Or la ville authentique, désirable et durable, n’est ni linéaire ni automatique. Elle vit. Et pourtant bien des défis l’attendent dont on pourrait espérer que la technologie aide à les relever. Alors, quand dans un récent rapport, la chaire ETI de la Sorbonne a invité à urbaniser l’Intelligence artificielle, cela a attisé notre curiosité. Nous avons souhaité en savoir plus.

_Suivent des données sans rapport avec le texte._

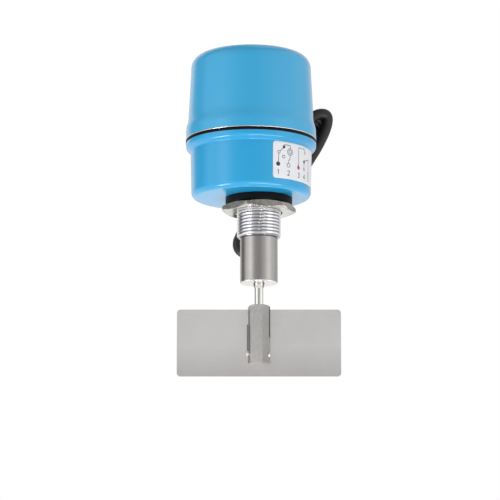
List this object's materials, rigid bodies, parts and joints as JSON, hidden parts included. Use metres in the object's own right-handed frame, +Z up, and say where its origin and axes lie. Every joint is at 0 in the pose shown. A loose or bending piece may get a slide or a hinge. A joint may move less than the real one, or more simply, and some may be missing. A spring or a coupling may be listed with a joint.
{
  "type": "rotary paddle level switch",
  "caption": "Level switch: a geared motor under a round blue cover turns a flat steel paddle on a shaft below a threaded neck with locknut and washer.",
  "frame": {"origin": "on the drive shaft's axis, in the plane of the locknut's lower face, where a tank socket meets it and the free thread begins", "axes": "+Z up the shaft's axis from the paddle to the cover, +X to the right and +Y to the back of the paddle's plane at rest"},
  "size_m": [0.1, 0.1257, 0.2075],
  "materials": {
    "blue_paint": "glossy",
    "black_rubber": "matt",
    "aluminium": "turned",
    "stainless": "brushed",
    "blade_steel": "rolled, slightly warm",
    "zinc_steel": "zinc plated",
    "brass": "turned",
    "black_plastic": "moulded",
    "nylon": "moulded, natural",
    "motor_metal": "satin",
    "cable_black": "satin sheath",
    "core_colours": "coloured sleeves"
  },
  "bodies": {
    "housing": {"housing_cup": "blue_paint", "cover_gasket": "black_rubber", "threaded_neck": "aluminium", "rubber_washer": "black_rubber", "guard_tube": "stainless", "shaft_seal": "black_rubber", "upper_bearing_outer": "stainless", "lower_bearing_outer": "stainless", "base_plate": "zinc_steel", "base_screws": "zinc_steel", "plate_posts": "zinc_steel", "support_plate": "zinc_steel", "support_screws": "zinc_steel", "bridge_posts": "zinc_steel", "cover_bridge": "zinc_steel", "bridge_screws": "zinc_steel", "switch_bracket": "zinc_steel", "bracket_screws": "zinc_steel", "alarm_switch": "black_plastic", "motor_switch": "black_plastic", "switch_screws": "zinc_steel", "spring_anchor": "zinc_steel", "return_spring": "stainless", "cable_grommet": "black_rubber", "lead_cable": "cable_black", "cable_hank": "cable_black", "cable_tie": "black_plastic", "inner_leads": "core_colours", "motor_leads": "core_colours"},
    "paddle_rotor": {"drive_shaft": "stainless", "upper_bearing_inner": "stainless", "lower_bearing_inner": "stainless", "drive_coupling": "brass", "coupling_screws": "zinc_steel", "motor_output_shaft": "stainless", "paddle_hub": "stainless", "paddle_blade": "blade_steel", "weld_tacks": "stainless"},
    "motor_carrier": {"swing_plate": "zinc_steel", "pivot_bush": "brass", "bush_clip": "stainless", "gearbox": "motor_metal", "motor_can": "motor_metal", "motor_screws": "zinc_steel", "stop_pin": "stainless", "spring_pin": "stainless"},
    "alarm_button": {"alarm_plunger": "nylon"},
    "motor_button": {"motor_plunger": "nylon"},
    "cover": {"cover": "blue_paint", "cover_screw": "zinc_steel", "cover_seal": "black_rubber"},
    "locknut": {"locknut": "zinc_steel"}
  },
  "joints": [
    {"name": "paddle_spin", "type": "hinge", "parent": "housing", "child": "paddle_rotor", "pos_m": [0, 0, 0], "axis": [0, 0, 1], "continuous": true},
    {"name": "motor_swing", "type": "hinge", "parent": "housing", "child": "motor_carrier", "pos_m": [0, 0, 0], "axis": [0, 0, 1], "range_deg": [0, 3], "stiffness_Nm_per_rad": 1.2, "springref_deg": -5.73, "deforming": ["return_spring", "motor_leads"]},
    {"name": "alarm_press", "type": "slide", "parent": "housing", "child": "alarm_button", "axis": [0, 1, 0], "range_m": [0, 0.0011]},
    {"name": "motor_press", "type": "slide", "parent": "housing", "child": "motor_button", "axis": [0, 1, 0], "range_m": [0, 0.00141]},
    {"name": "cover_lift", "type": "slide", "parent": "housing", "child": "cover", "axis": [0, 0, 1], "range_m": [0, 0.075]},
    {"name": "nut_run", "type": "slide", "parent": "housing", "child": "locknut", "axis": [0, 0, 1], "range_m": [-0.012, 0]}
  ],
  "couplings": [
    {"joint": "alarm_press", "follows": "motor_swing", "m_per_rad": 0.0191},
    {"joint": "motor_press", "follows": "motor_swing", "m_per_rad": 0.025}
  ]
}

« Il faut arrêter d’essayer de rendre nos villes intelligentes. Il faut en finir avec toute la mythologie de la smart city, qui est un concept purement marketing, et renverser le paradigme. Plutôt que de vouloir faire de nos villes des algorithmes ou des systèmes automatisés, essayons de faire de l’intelligence artificielle quelque chose d’urbain, c’est-à-dire quelque chose qui renforce le vivre-ensemble, qui serve le dialogue urbain, aide à l’inclusion, promeuve la ville écologique et rende possible la flânerie, la déviance, la liberté… », tranche Hubert Beroche, chargé de mission « Ville du quart d’heure et IA » à la Chaire ETI.

Pourtant, ce jeune entrepreneur, bientôt diplômé de l’EM Lyon et fondateur de Urban AI, a longtemps fait partie des « admirateurs » de la smart city. C’est même ce qui l’a poussé, pour son projet de fin d’études, à faire un tour du monde de l’intelligence artificielle en ville.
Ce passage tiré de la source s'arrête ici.